ICYMI, it’s f***ing hot outside. And not to go full-on One Tree Hill levels of dramatic, but having to use my oven or stovetop when the heat is already sweltering feels like a fate worse than a golden retriever eating my transplant heart. Hot, sweaty summer nights require something refreshing that can be made without expending too many more brain cells. That’s where these no-cook vegetarian meals become life savers.
Eating a plant-based diet is considered one of the best—if not the best—diets for healthy aging. Plus, many experts believe that eating a diet that consists mostly of plants is generally better for the environment than meat-heavy diets. It’s no meat, no heat with these six easy, no-cook, veggie-forward dinner recipes. (Be sure to try one of these delicious no-bake desserts after for a little something sweet.)
Keep reading for 6 delicious, no-cook vegetarian meals that will keep you cool on hot days:
1. Haile Thomas’s sun-dried tomato and walnut tacos
These tacos were a staple meal for certified health coach and chef Haile Thomas when she first began to eat plant-based. The “meat” skips the usual vegetarian subs like tofu, instead opting for a blend of walnuts and sun-dried tomatoes as the filling. (The addition of cilantro, tamari, and spices keep it from tasting too much like ground-up walnuts.) There’s zero heat required to make this dish, making it perfect for hot summer nights.
Get the recipe: Vegan sun-dried tomato and walnut tacos
2. Palak Patel’s green goddess harvest bowl
In this video, chef Palak Patel shows how to make a harvest grain bowl that’s packed with veggies and fiber. The green chutney sauce takes a mere 30 seconds to make, and ties the whole dish together with a flavorful blend of cilantro, mint, garlic, and serrano. To make this recipe no-cook, use pre-made lentils or quinoa, both of which are widely available at grocery stores, and skip the roasted carrots and asparagus for leftover cooked veggies you have on hand.
Get the recipe: Green goddess harvest bowl
3. Julia Turshen’s copper penny salad
This easy kale salad comes courtesy of chef and cookbook author Julia Turshen. A typical copper penny salad (named after sliced carrot pieces used in the dish) often involves cooked vegetables, but Turshen leaves the veggies raw for extra crunch. In the video she toasts her own almonds, but you can skip that step if you want (or buy pre-toasted nuts) so you don’t have to turn on the burner for even a second.
Get the recipe: Copper penny kale salad
4. Sam Kass’s anti-inflammatory salad
Former White House chef Sam Kass‘s five-minute turmeric salad dressing will take you to Flavortown. In the video he shows how to use it on both a cold and a warm salad—the former of which works as a no-cook vegetarian dinner that’s packed with anti-inflammatory ingredients.

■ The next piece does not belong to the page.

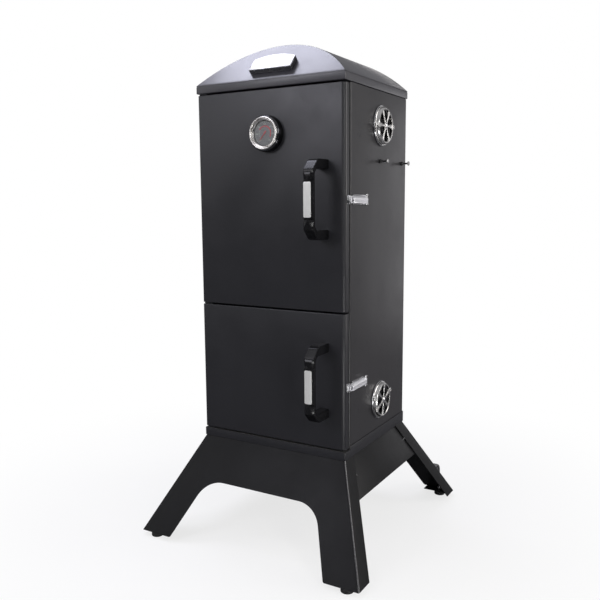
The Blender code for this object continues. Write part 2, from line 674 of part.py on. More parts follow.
# ---------------------------------------------------------------- thermometer
# (radius, distance out from the door's face); the stem runs inward
CASE_PROFILE = [
    (0.0, 0.0110), (0.0288, 0.0110), (0.0288, 0.0172), (0.0345, 0.0212), (0.0362, 0.0218),
    (0.0378, 0.0208), (0.0382, 0.0180), (0.0400, 0.0150), (0.0432, 0.0040),
    (0.0448, 0.0030), (0.0448, 0.0003), (0.0045, 0.0003), (0.0045, -0.0780),
    (0.0025, -0.0830), (0.0, -0.0830)]
DISC_R, DISC_T = 0.0284, 0.0010       # dial and lens
DIAL_OUT, NEEDLE_OUT, LENS_OUT = 0.0119, 0.0142, 0.0164
NEEDLE_T = 0.0008
NEEDLE_TURN = math.radians(-140)
# (x, z) with the needle upright about its pivot
NEEDLE_POINTS = [(-0.0022, -0.0065), (0.0022, -0.0065), (0.0030, 0.0), (0.0006, 0.0210),
                 (-0.0006, 0.0210), (-0.0030, 0.0)]
NEEDLE_RADII = [0.001, 0.001, 0.002, 0, 0, 0.002]

turned("thermometer_case", CASE_PROFILE, (0.0, FRONT_Y, GAUGE_Z), AXES["Y"], CHROME, 36)
for name, out, material in (("thermometer_dial", DIAL_OUT, DIAL),
                            ("thermometer_lens", LENS_OUT, GLASS)):
    cylinder(name, DISC_R, DISC_T, (0.0, FRONT_Y - out, GAUGE_Z), "Y", material, 36)

needle_pivot = bpy.data.objects.new("needle_pivot", None)
needle_pivot.location = (0.0, FRONT_Y - NEEDLE_OUT, GAUGE_Z)
needle_pivot.rotation_euler = (0.0, NEEDLE_TURN, 0.0)
parts.objects.link(needle_pivot)
needle = flat("thermometer_needle", [fillet(NEEDLE_POINTS, NEEDLE_RADII, steps=2)],
              NEEDLE_T, XZ, RED)
needle.parent = needle_pivot

# ---------------------------------------------------------------- latches
LATCH_X, LATCH_Y = 0.2100, -0.0800    # latch pivot
LATCH_BASE_Y, LATCH_BASE_T, LATCH_BASE_HALF = (-0.1400, -0.0700), 0.0018, 0.0120
LUG_OFFSET, LUG_HALF_T, LUG_HALF_Y = 0.0105, 0.0010, 0.0060
LATCH_ROD_R, LATCH_BORE_R = 0.0018, 0.0022
LEVER_Y, LEVER_DEPTH, LEVER_W = (-0.1520, -0.0752), 0.0075, 0.0170
LEVER_IN = 0.0040         # lever's inner face, in from the pivot
LOOP_X = LATCH_X + 0.0010
LOOP_WIRE_R, LOOP_OFFSET = 0.0015, 0.0065
LOOP_ARM_Y, LOOP_ARM_LENGTH = -0.1570, 0.0170
LOOP_BAR_Y, LOOP_BAR_LENGTH = -0.1650, 0.0160


def latch_base(which, z):
    """Plate on the cabinet side with two lugs and the pivot rod."""
    base = box(f"{which}_latch_base", (HALF_W + GAP, LATCH_BASE_Y[0], z - LATCH_BASE_HALF),
               (HALF_W + LATCH_BASE_T, LATCH_BASE_Y[1], z + LATCH_BASE_HALF), CHROME)
    lugs = []
    for k, lug_z in enumerate((z - LUG_OFFSET, z + LUG_OFFSET)):
        lugs.append(box(f"{which}_lug_{k}_helper",
                        (HALF_W + 0.0008, LATCH_Y - LUG_HALF_Y, lug_z - LUG_HALF_T),
                        (LATCH_X + 0.0035, LATCH_Y + LUG_HALF_Y, lug_z + LUG_HALF_T)))
    rod = cylinder(f"{which}_pivot_helper", LATCH_ROD_R, 0.0240, (LATCH_X, LATCH_Y, z), "Z",
                   segments=12)
    join_solids(base, *lugs, rod)


def latch_lever(which, z):
    """A rounded bar with a wire loop that reaches over the keeper.

    Its rear end is round about the pivot, so that it clears the base as it swings.
    """
    front, rear = LEVER_Y
    outline = fillet([(0.0, front), (0.0, rear), (LEVER_DEPTH, rear), (LEVER_DEPTH, front)],
                     [0.001, 0.0037, 0.0037, 0.002], steps=3)
    lever = to_mesh(flat(f"{which}_latch_lever", [outline], LEVER_W,
                         at(LATCH_X - LEVER_IN, 0.0, z), CHROME))
    cut(lever, cylinder(f"{which}_lever_bore", LATCH_BORE_R, 0.040, (LATCH_X, LATCH_Y, z),
                        "Z", segments=12))
    loop = [cylinder(f"{which}_loop_arm_{k}_helper", LOOP_WIRE_R, LOOP_ARM_LENGTH,
                     (LOOP_X, LOOP_ARM_Y, arm_z), "Y", segments=10)
            for k, arm_z in enumerate((z - LOOP_OFFSET, z + LOOP_OFFSET))]
    loop.append(cylinder(f"{which}_loop_bar_helper", LOOP_WIRE_R, LOOP_BAR_LENGTH,
                         (LOOP_X, LOOP_BAR_Y, z), "Z", segments=10))
    join_solids(lever, *loop)


for which, z in (("upper", UPPER_LATCH_Z), ("lower", LOWER_LATCH_Z)):
    latch_base(which, z)
    latch_lever(which, z)

# ---------------------------------------------------------------- dampers
DAMPER_R, DAMPER_BASE_T = 0.0485, 0.0015
DAMPER_RISE = 0.0135      # front of a damper disc above the cabinet side
DAMPER_WALL = 0.0030
LOWER_DAMPER_TURN = math.radians(22)
STUD_R, STUD_LENGTH, STUD_X = 0.0034, 0.0140, HALF_W + 0.0080
CAP_R, CAP_T, CAP_X = 0.0065, 0.0022, HALF_W + DAMPER_RISE + 0.0014
TAB_HALF_T, TAB_HALF_W, TAB_REACH = 0.0014, 0.0045, (0.0412, 0.0550)
TAB_X = HALF_W + DAMPER_RISE - 0.0016
# Openings: inner and outer radius, half angles in degrees at each
BASE_OPENING = (0.0130, 0.0360, 9, 14)
DISC_OPENING = (0.0120, 0.0385, 10, 16)
# A dished disc, (radius, height): a flat spoked middle and a skirt sloping to the seat.
DISC_PROFILE = [
    (0.0040, DAMPER_RISE), (0.0405, DAMPER_RISE), (0.0428, DAMPER_RISE - 0.0013),
    (0.0462, 0.0045), (0.0462, 0.0028), (0.0436, 0.0028),
    (0.0408, DAMPER_RISE - DAMPER_WALL), (0.0040, DAMPER_RISE - DAMPER_WALL)]


def wedges(inner, outer, inner_degrees, outer_degrees, steps=4):
    """Six wedge outlines evenly spaced round the centre."""
    half_in, half_out = math.radians(inner_degrees), math.radians(outer_degrees)
    made = []
    for number in range(6):
        middle = math.pi / 6 + number * math.pi / 3
        outline = []
        for k in range(steps + 1):
            angle = middle - half_out + 2 * half_out * k / steps
            outline.append((outer * math.cos(angle), outer * math.sin(angle)))
        for angle in (middle + half_in, middle - half_in):
            outline.append((inner * math.cos(angle), inner * math.sin(angle)))
        made.append(outline)
    return made


def damper_base(which, z):
    """Seat on the cabinet side, with the stud and cap that hold the disc."""
    base = to_mesh(flat(f"{which}_damper_base", [circle(DAMPER_R, 40)] + wedges(*BASE_OPENING),
                        DAMPER_BASE_T, at(HALF_W + GAP + DAMPER_BASE_T / 2, DAMPER_Y, z) @ YZ,
                        CHROME))
    stud = cylinder(f"{which}_stud_helper", STUD_R, STUD_LENGTH, (STUD_X, DAMPER_Y, z), "X",
                    segments=16)
    cap = cylinder(f"{which}_cap_helper", CAP_R, CAP_T, (CAP_X, DAMPER_Y, z), "X",
                   segments=16)
    join_solids(base, stud, cap)


def damper_disc(which, z, turn):
    tilt = Matrix.Rotation(turn, 4, "X")
    disc = turned(f"{which}_damper_disc", DISC_PROFILE, (HALF_W, DAMPER_Y, z),
                  tilt @ AXES["X"], CHROME, 48, closed=True)
    tabs = []
    for k, side in enumerate((-1, 1)):
        low, high = sorted(side * reach for reach in TAB_REACH)
        tab = box(f"{which}_tab_{k}_helper", (-TAB_HALF_T, low, -TAB_HALF_W),
                  (TAB_HALF_T, high, TAB_HALF_W))
        tab.matrix_world = at(TAB_X, DAMPER_Y, z) @ tilt @ at(y=(low + high) / 2)
        tabs.append(tab)
    join_solids(disc, *tabs)
    cut(disc, to_mesh(flat(f"{which}_damper_openings", wedges(*DISC_OPENING), 0.0200,
                           at(HALF_W + DAMPER_RISE, DAMPER_Y, z) @ tilt @ YZ)))


for which, z, turn in (("upper", UPPER_DAMPER_Z, 0.0),
                       ("lower", LOWER_DAMPER_Z, LOWER_DAMPER_TURN)):
    damper_base(which, z)
    damper_disc(which, z, turn)

# ---------------------------------------------------------------- tool hooks
HOOK_Z = 0.9436
# (radius, distance out from the cabinet side)
HOOK_PROFILE = [
    (0.0, 0.0215), (0.0042, 0.0215), (0.0052, 0.0205), (0.0052, 0.0185),
    (0.0040, 0.0178), (0.0024, 0.0172), (0.0024, 0.0035), (0.0048, 0.0028),
    (0.0048, 0.0003), (0.0, 0.0003)]

for name, y in (("tool_hook_front", 0.0128), ("tool_hook_rear", 0.1486)):
    turned(name, HOOK_PROFILE, (HALF_W, y, HOOK_Z), AXES["X"], LEG_PAINT, 16)

# ---------------------------------------------------------------- rails and racks
# Tops of the ledges: the basket's, the water pan's, then the four racks'.
LEDGES = (0.4550, 0.6450, 0.7050, 0.7900, 0.8750, 0.9600)
LEDGE_TIP, RAIL_INNER, RAIL_OUTER = 0.1730, 0.1850, 0.1865    # x of the right rail
LEDGE_T = 0.0020
RAIL_Z = (0.4400, 0.9750)
RAIL_LENGTH, RAIL_MIDDLE_Y = 0.2750, 0.0125

RACK_HALF, RACK_Y, RACK_CORNER, RACK_T = 0.1810, (-0.1280, 0.1500), 0.010, 0.0040
SLOT_COUNT, SLOTS_HALF, SLOT_Y = 12, 0.172, (-0.1225, 0.1445)
SLOT_PITCH = 2 * SLOTS_HALF / SLOT_COUNT
BAR_HALF = 0.0018         # half the bar between two slots


def rack_rail(name, side):
    outline = [(RAIL_OUTER, RAIL_Z[0]), (RAIL_OUTER, RAIL_Z[1]), (RAIL_INNER, RAIL_Z[1])]
    for z in reversed(LEDGES):
        outline += [(RAIL_INNER, z), (LEDGE_TIP, z), (LEDGE_TIP, z - LEDGE_T),
                    (RAIL_INNER, z - LEDGE_T)]
    outline.append((RAIL_INNER, RAIL_Z[0]))
    flat(name, [[(side * x, z) for x, z in outline]], RAIL_LENGTH,
         at(y=RAIL_MIDDLE_Y) @ XZ, STEEL)


def cooking_rack(number, z):
    outlines = [rectangle(-RACK_HALF, RACK_HALF, *RACK_Y, RACK_CORNER, steps=2)]
    for k in range(SLOT_COUNT):
        x = -SLOTS_HALF + SLOT_PITCH * (k + 0.5)
        outlines.append(rectangle(x - SLOT_PITCH / 2 + BAR_HALF,
                                  x + SLOT_PITCH / 2 - BAR_HALF, *SLOT_Y))
    flat(f"cooking_rack_{number}", outlines, RACK_T, at(z=z + GAP + RACK_T / 2), CHROME)


for side_name, side in SIDES:
    rack_rail(f"{side_name}_rack_rail", side)
for number, z in enumerate(LEDGES[2:], 1):
    cooking_rack(number, z)

# ---------------------------------------------------------------- pans
WATER_RIM = LEDGES[1] + GAP
BASKET_RIM = LEDGES[0] + GAP
ASH_RIM = 0.2975
# Outlines from the rim's outer edge to the bottom:
# half width, front y, rear y, z, corner radius
WATER_LEVELS = (
    (0.1810, -0.1280, 0.1480, WATER_RIM, 0.012),
    (0.1580, -0.1100, 0.1300, WATER_RIM, 0.020),
    (0.1440, -0.0960, 0.1160, WATER_RIM - 0.055, 0.020))
BASKET_LEVELS = (
    (0.1810, -0.1280, 0.1480, BASKET_RIM, 0.008),
    (0.1560, -0.1100, 0.1300, BASKET_RIM, 0.008),
    (0.1520, -0.1060, 0.1260, BASKET_RIM - 0.080, 0.008))
ASH_LEVELS = (
    (0.1700, -0.1280, 0.1450, ASH_RIM, 0.010),
    (0.1640, -0.1220, 0.1390, ASH_RIM, 0.010),
    (0.1600, -0.1180, 0.1350, 0.2637, 0.010))


def pan(name, levels, thickness, material):
    """A pressed pan: rounded rectangles from the rim down, closed at the bottom."""
    points, faces = [], []
    for half, front, rear, z, radius in levels:
        points += raised(rectangle(-half, half, front, rear, radius), [z])
    count = len(points) // len(levels)
    for level in range(len(levels) - 1):
        faces += ring_faces(level * count, (level + 1) * count, count)
    faces.append(tuple(reversed(range(len(points) - count, len(points)))))
    sheet(name, points, faces, thickness, material)


pan("water_pan", WATER_LEVELS, 0.0012, ENAMEL)
pan("charcoal_basket", BASKET_LEVELS, 0.0015, STEEL)
pan("ash_pan", ASH_LEVELS, 0.0012, ENAMEL)

# ---------------------------------------------------------------- shading
# Turned pieces have no faces before their modifier, so they are passed over.
for obj in parts.objects:
    if obj.type == "MESH" and obj.data.polygons and not obj.data.polygons[0].use_smooth:
        obj.data.shade_smooth()
        obj.data.set_sharp_from_angle(angle=math.radians(35))

# ---------------------------------------------------------------- footprint origin
assembly = bpy.data.objects.new("smoker_assembly", None)
for obj in [*parts.objects, *cutters.objects]:
    if obj.parent is None:
        obj.parent = assembly
parts.objects.link(assembly)
assembly.location.y = ORIGIN_Y
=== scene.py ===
"""Two-door cabinet smoker: fine meshes and finishes for the pieces of its CAD frame.

Metres, +Z up. The doors face -Y and hinge on the left (-X); latches, vents and tool hooks
are on the right (+X). Pieces are modelled in the cabinet's own plan, centred on x = 0 and
y = 0, and piece() moves them to their place in the frame.
"""
import math
from contextlib import contextmanager
from types import SimpleNamespace

import bmesh
import bpy
from mathutils import Matrix, Vector


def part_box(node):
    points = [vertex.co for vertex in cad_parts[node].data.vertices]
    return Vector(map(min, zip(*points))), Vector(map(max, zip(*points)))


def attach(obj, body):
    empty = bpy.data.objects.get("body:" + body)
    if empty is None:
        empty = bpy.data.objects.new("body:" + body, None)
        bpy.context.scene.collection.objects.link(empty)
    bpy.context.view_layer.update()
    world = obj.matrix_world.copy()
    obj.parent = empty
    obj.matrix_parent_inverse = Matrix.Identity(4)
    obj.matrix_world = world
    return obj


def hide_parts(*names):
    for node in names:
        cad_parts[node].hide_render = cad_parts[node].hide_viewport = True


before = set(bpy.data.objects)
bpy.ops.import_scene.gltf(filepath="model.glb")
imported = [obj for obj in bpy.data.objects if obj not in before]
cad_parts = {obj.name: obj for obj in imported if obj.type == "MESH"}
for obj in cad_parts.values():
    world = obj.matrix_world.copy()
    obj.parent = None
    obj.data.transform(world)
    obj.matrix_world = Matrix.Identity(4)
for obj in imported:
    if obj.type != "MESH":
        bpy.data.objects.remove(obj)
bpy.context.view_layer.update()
scene = bpy.context.scene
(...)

Get the recipe: Anti-inflammatory salad, two ways
5. Nyesha Arrington’s vegan Swiss chard rolls
These delicious, veggie-packed wraps make for a simple, cool dinner no matter how sweaty you feel in your kitchen. There’s very minimal cooking involved (you just have to blanch the chard leaves, which you can easily do in the morning before the temps creep up). Fill the leaves with your favorite store-bought hummus and pre-cooked vegetables, roll them up, and that’s a wrap!
Get the recipe: Vegan Swiss chard rolls
6. Maya Feller’s simple coconut smoothie bowl
Breakfast for dinner is always a good idea. This coconut smoothie bowl from nutrition expert Maya Feller, RD, is a refreshing way to end a sweltering day. “My family is from the Caribbean, and we grew up doing coconut everything,” says Feller. “I absolutely love coconut.” Coconut is full of hydration-boosting electrolytes—especially needed if you’ve been sweating your butt off all day. Antioxidant- and nutrient-rich toppings round out the bowl.